Output a verbatim copy of the data, cut off after the line that contains "from build123d import *".

* * * * * * *

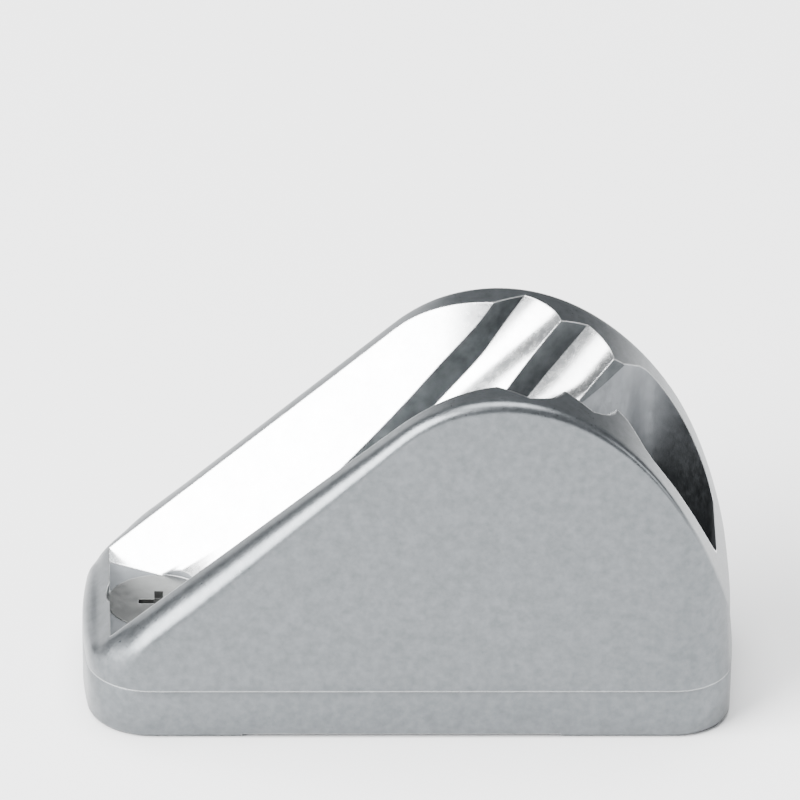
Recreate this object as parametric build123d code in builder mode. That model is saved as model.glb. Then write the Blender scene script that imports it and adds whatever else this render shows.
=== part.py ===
"""Fixed jam cleat: a one-piece die-cast aluminium rope cleat and its two fixing screws.

The rope comes in over the low pad at -X, climbs the V-groove and jams between the slanting
teeth on the hump. X runs along the rope, Y across it and Z up. The origin is the middle of
the base, on the face that meets the deck.
"""

import os
from math import cos, radians, sin, tan

from build123d import *

# ---- driving dimensions, in mm and degrees ---------------------------------------------
# outside of the casting
length = 45.0
width = 17.6                   # at the parting line, where the casting is widest
height = 26.3
corner_radius = 4.0            # of the plan outline
end_bulge = 0.45               # how far each end bows out
parting_height = 3.9           # the two mould halves meet here
draft = 1.0                    # both halves lean inwards from the parting line
crest_x = 6.15                 # highest point of the side walls
crest_radius = 10.8
ramp_angle = 41.0              # slope of the side walls' top edge
tail_reach = 16.9              # half length of the tail's quarter ellipse
rim_fillet = 0.6
base_fillet = 0.4
relief_depth = 0.3             # the middle of the base stands clear of the deck
relief_ends = (-11.5, 10.5)

# rope groove
pad_height = 5.8               # seat of the front screw, and floor of the tail pocket
groove_angle = 38.3            # slope of the bottom of the V
groove_start_x = -10.7         # where that bottom leaves the pad
groove_half_angle = 31.5       # of the V, from upright
groove_half_floor = 0.5        # half of the flat at the bottom of the V
groove_crest_x = 10.0          # the bottom of the V runs level here
groove_crest_radius = 14.0
groove_end_x = 18.0

# teeth and tail pocket
tooth_feet = (-2.8, 3.4, 9.3)  # where each crest starts, at the bottom of the V
tooth_depth = 2.8              # height of the upright flank behind a crest
tooth_sag = 0.5                # how hollow the long face of a tooth is
foot_depth = 0.2               # the flutes fade out at the bottom of the V
fade_half_width = 2.6          # and have their full depth from here outwards
thin_rim = 1.0                 # wall left outside a flute
pocket_half_width = 6.3
pocket_turn = (14.9, 3.9)      # the pocket's wall swings outwards here
pocket_shoulder_x = 16.0
pocket_end_x = 21.2
pocket_radius = 3.0

# fixing screws
screw_x = 17.2                 # one each side of the middle
screw_radius = 2.0             # over the thread, below the base
neck_radius = 1.5              # plain neck inside the casting
screw_length = 14.0            # from the head's rim to the tip
tip_length = 2.0
tip_radius = 0.5
head_radius = 3.6
head_angle = 90.0
hole_radius = 2.15
drive_width = 0.6              # cross recess
drive_span = 2.8
drive_depth = 0.6
seat_gap = 0.04                # between the head and its countersink

# ---- worked-out dimensions -------------------------------------------------------------
half_length = length / 2
half_width = width / 2
above = height + 12            # clear of the whole casting
spread = tan(radians(groove_half_angle))
groove_slope = tan(radians(groove_angle))
wall_rise = Vector(0, 1, 1 / spread)       # up one wall of the V, straight across
head_height = (head_radius - neck_radius) / tan(radians(head_angle / 2))
countersink_radius = head_radius + seat_gap
flute_half_width = half_width - (height - parting_height) * tan(radians(draft)) - thin_rim

ramp = radians(ramp_angle)
ramp_top = (crest_x - crest_radius * sin(ramp), height - crest_radius * (1 - cos(ramp)))
ramp_foot_x = ramp_top[0] - (ramp_top[1] - pad_height) / tan(ramp)

rise = radians(groove_angle)
groove_bend_x = groove_crest_x - groove_crest_radius * sin(rise)
groove_bend_z = pad_height + (groove_bend_x - groove_start_x) * groove_slope
groove_crest_z = groove_bend_z + groove_crest_radius * (1 - cos(rise))
groove_foot_z = pad_height - (length + groove_start_x) * groove_slope


# ---- outside of the casting ------------------------------------------------------------
# Plan outline with bowed ends, widest at the parting line and drafted both ways from it.
with BuildPart() as envelope:
    for level in (0, parting_height, above):
        inset = abs(level - parting_height) * tan(radians(draft))
        end_x = half_length - end_bulge - inset
        tip_x = half_length - inset
        side_y = half_width - inset
        with BuildSketch(Plane.XY.offset(level)) as plan:
            with BuildLine():
                Line((-end_x, side_y), (end_x, side_y))
                ThreePointArc((end_x, side_y), (tip_x, 0), (end_x, -side_y))
                Line((end_x, -side_y), (-end_x, -side_y))
                ThreePointArc((-end_x, -side_y), (-tip_x, 0), (-end_x, side_y))
            make_face()
            fillet(plan.vertices(), corner_radius - inset)
    loft(ruled=True)

# Side view: base, quarter ellipse over the tail, hump, ramp, and the pad at the low end.
with BuildPart() as casting:
    with BuildSketch(Plane.XZ):
        with BuildLine():
            Line((-length, 0), (crest_x + tail_reach, 0))
            EllipticalCenterArc((crest_x, 0), tail_reach, height, arc_size=90)
            CenterArc((crest_x, height - crest_radius), crest_radius, 90, ramp_angle)
            Polyline(ramp_top, (ramp_foot_x, pad_height), (-length, pad_height), (-length, 0))
        make_face()
    extrude(amount=width, both=True)
    add(envelope.part, mode=Mode.INTERSECT)

    # Rounded edges along the ramp, over the hump and round the tail.
    top_faces = casting.faces().filter_by(lambda face: face.normal_at().Z > 0.1)
    side_faces = casting.faces().filter_by(lambda face: abs(face.normal_at().Z) < 0.1)
    rim_edges = [edge for edge in top_faces.edges() if edge in side_faces.edges()]
    fillet([edge for edge in rim_edges if edge.center().X > ramp_foot_x + 2], rim_fillet)
    fillet(casting.faces().sort_by(Axis.Z)[0].edges(), base_fillet)

# ---- V-groove --------------------------------------------------------------------------
# Everything above the bottom line of the V, carried up both walls at the same angle.
with BuildPart() as groove:
    with BuildSketch(Plane.XZ.offset(-groove_half_floor)):
        with BuildLine():
            Line((-length, groove_foot_z), (groove_bend_x, groove_bend_z))
            CenterArc((groove_crest_x, groove_crest_z - groove_crest_radius),
                      groove_crest_radius, 90 + groove_angle, -groove_angle)
            Polyline((groove_crest_x, groove_crest_z), (length, groove_crest_z),
                     (length, above), (-length, above), (-length, groove_foot_z))
        make_face()
    extrude(amount=width, dir=wall_rise)
    mirror(about=Plane.XZ)
    with BuildSketch(Plane.XZ):
        with BuildLine():
            Line((-length, groove_foot_z), (groove_bend_x, groove_bend_z))
            CenterArc((groove_crest_x, groove_crest_z - groove_crest_radius),
                      groove_crest_radius, 90 + groove_angle, -groove_angle)
            Polyline((groove_crest_x, groove_crest_z), (length, groove_crest_z),
                     (length, above), (-length, above), (-length, groove_foot_z))
        make_face()
    extrude(amount=groove_half_floor, both=True)
    with Locations((groove_end_x, 0, pad_height)):
        Box(2 * length, width, 2 * above, align=(Align.MAX, Align.CENTER, Align.MIN),
            mode=Mode.INTERSECT)

# ---- flutes between the teeth ----------------------------------------------------------
# Behind each crest the wall drops by the flank, then climbs along a hollow face to the next.
with BuildPart() as flutes:
    for foot, next_foot in zip(tooth_feet, tooth_feet[1:]):
        for side_y, depth in ((groove_half_floor, foot_depth), (fade_half_width, tooth_depth),
                              (flute_half_width, tooth_depth)):
            climb = (side_y - groove_half_floor) / spread
            crest_zs = []
            for crest_foot in (foot + climb, next_foot + climb):
                if crest_foot < groove_bend_x:
                    bottom_z = groove_bend_z - (groove_bend_x - crest_foot) * groove_slope
                elif crest_foot < groove_crest_x:
                    drop = crest_foot - groove_crest_x
                    bottom_z = groove_crest_z - drop**2 / (2 * groove_crest_radius)
                else:
                    bottom_z = groove_crest_z
                crest_zs.append(bottom_z + climb)
            valley = (foot + climb, crest_zs[0] - depth)
            crest = (next_foot + climb, crest_zs[1])
            middle = ((valley[0] + crest[0]) / 2, (valley[1] + crest[1]) / 2)
            sag = tooth_sag * depth / tooth_depth
            with BuildSketch(Plane.XZ.offset(-side_y)):
                with BuildLine():
                    ThreePointArc(valley, (middle[0] + sag, middle[1] - sag), crest)
                    Polyline(crest, (crest[0], 2 * above), (valley[0], 2 * above), valley)
                make_face()
        loft(ruled=True)
    mirror(about=Plane.XZ)

# ---- tail pocket and screw holes -------------------------------------------------------
with BuildPart() as pocket:
    with BuildSketch(Plane.XY.offset(pad_height)) as pocket_plan:
        with BuildLine():
            Polyline((tooth_feet[2], 0), (tooth_feet[2], groove_half_floor), pocket_turn,
                     (pocket_shoulder_x, pocket_half_width), (pocket_end_x, pocket_half_width),
                     (pocket_end_x, 0), (tooth_feet[2], 0))
        make_face()
        fillet(pocket_plan.vertices().group_by(Axis.Y)[-1], pocket_radius)
        mirror(about=Plane.XZ)
    extrude(amount=above)

with BuildPart() as screw_holes:
    with Locations((-screw_x, 0, 0), (screw_x, 0, 0)):
        Cylinder(hole_radius, above, align=(Align.CENTER, Align.CENTER, Align.MIN))
    with Locations((-screw_x, 0, pad_height), (screw_x, 0, pad_height)):
        Cone(neck_radius, countersink_radius, head_height + seat_gap,
             align=(Align.CENTER, Align.CENTER, Align.MAX))
        Cylinder(countersink_radius, above, align=(Align.CENTER, Align.CENTER, Align.MIN))

# ---- cleat body ------------------------------------------------------------------------
with BuildPart() as cleat_body:
    add(casting.part)
    add(groove.part, mode=Mode.SUBTRACT)
    add(flutes.part, mode=Mode.SUBTRACT)
    add(pocket.part, mode=Mode.SUBTRACT)
    add(screw_holes.part, mode=Mode.SUBTRACT)
    with Locations((sum(relief_ends) / 2, 0, 0)):
        Box(relief_ends[1] - relief_ends[0], width, relief_depth,
            align=(Align.CENTER, Align.CENTER, Align.MIN), mode=Mode.SUBTRACT)
cleat_body.part.label = "cleat_body"

# ---- fixing screws ---------------------------------------------------------------------
# Countersunk, cross recess, one piece each: the head lies level with its seat.
with BuildPart() as screw:
    with BuildSketch(Plane.XZ):
        with BuildLine():
            Polyline((0, pad_height), (head_radius, pad_height),
                     (neck_radius, pad_height - head_height), (neck_radius, 0),
                     (screw_radius, 0), (screw_radius, pad_height - screw_length + tip_length),
                     (tip_radius, pad_height - screw_length),
                     (0, pad_height - screw_length), (0, pad_height))
        make_face()
    revolve(axis=Axis.Z)
    with Locations((0, 0, pad_height)):
        Box(drive_span, drive_width, drive_depth,
            align=(Align.CENTER, Align.CENTER, Align.MAX), mode=Mode.SUBTRACT)
        Box(drive_width, drive_span, drive_depth,
            align=(Align.CENTER, Align.CENTER, Align.MAX), mode=Mode.SUBTRACT)

with BuildPart() as pad_screw:
    add(Pos(-screw_x, 0, 0) * screw.part)
pad_screw.part.label = "pad_screw"

with BuildPart() as tail_screw:
    add(Pos(screw_x, 0, 0) * screw.part)
tail_screw.part.label = "tail_screw"

os.makedirs("parts", exist_ok=True)
export_step(cleat_body.part, "parts/cleat_body.step")
export_step(pad_screw.part, "parts/pad_screw.step")
export_step(tail_screw.part, "parts/tail_screw.step")
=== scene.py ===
from math import cos, pi, radians, sin, sqrt, tan

import bpy
import numpy as np
from mathutils import Matrix, Vector


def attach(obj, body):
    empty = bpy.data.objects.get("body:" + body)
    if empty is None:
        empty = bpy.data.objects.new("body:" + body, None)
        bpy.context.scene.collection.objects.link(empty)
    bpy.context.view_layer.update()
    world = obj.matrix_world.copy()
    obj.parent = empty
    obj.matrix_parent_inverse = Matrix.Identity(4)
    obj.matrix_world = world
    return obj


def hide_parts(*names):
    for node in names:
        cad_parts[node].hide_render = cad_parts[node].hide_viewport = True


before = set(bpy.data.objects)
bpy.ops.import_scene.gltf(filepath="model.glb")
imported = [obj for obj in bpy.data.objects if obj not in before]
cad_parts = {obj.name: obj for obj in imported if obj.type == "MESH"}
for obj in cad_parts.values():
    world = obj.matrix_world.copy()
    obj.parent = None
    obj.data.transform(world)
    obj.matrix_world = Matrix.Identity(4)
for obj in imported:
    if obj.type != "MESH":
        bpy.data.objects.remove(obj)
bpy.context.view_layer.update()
bpy.ops.object.select_all(action="DESELECT")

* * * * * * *

■ OUTPUT OF THE TASK:
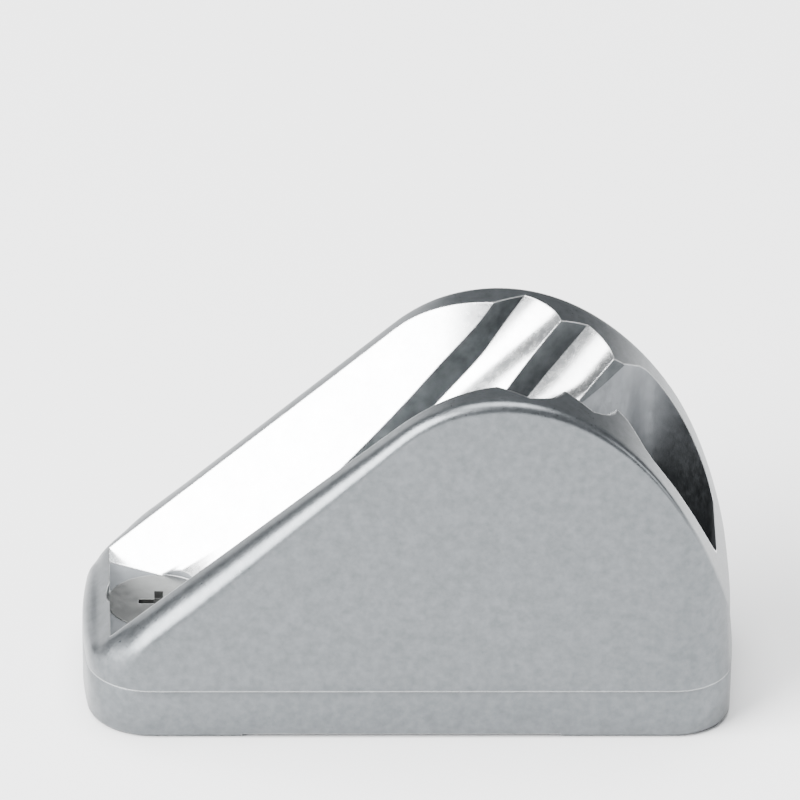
Recreate this object as parametric build123d code in builder mode. That model is saved as model.glb. Then write the Blender scene script that imports it and adds whatever else this render shows.
=== part.py ===
"""Fixed jam cleat: a one-piece die-cast aluminium rope cleat and its two fixing screws.

The rope comes in over the low pad at -X, climbs the V-groove and jams between the slanting
teeth on the hump. X runs along the rope, Y across it and Z up. The origin is the middle of
the base, on the face that meets the deck.
"""

import os
from math import cos, radians, sin, tan

from build123d import *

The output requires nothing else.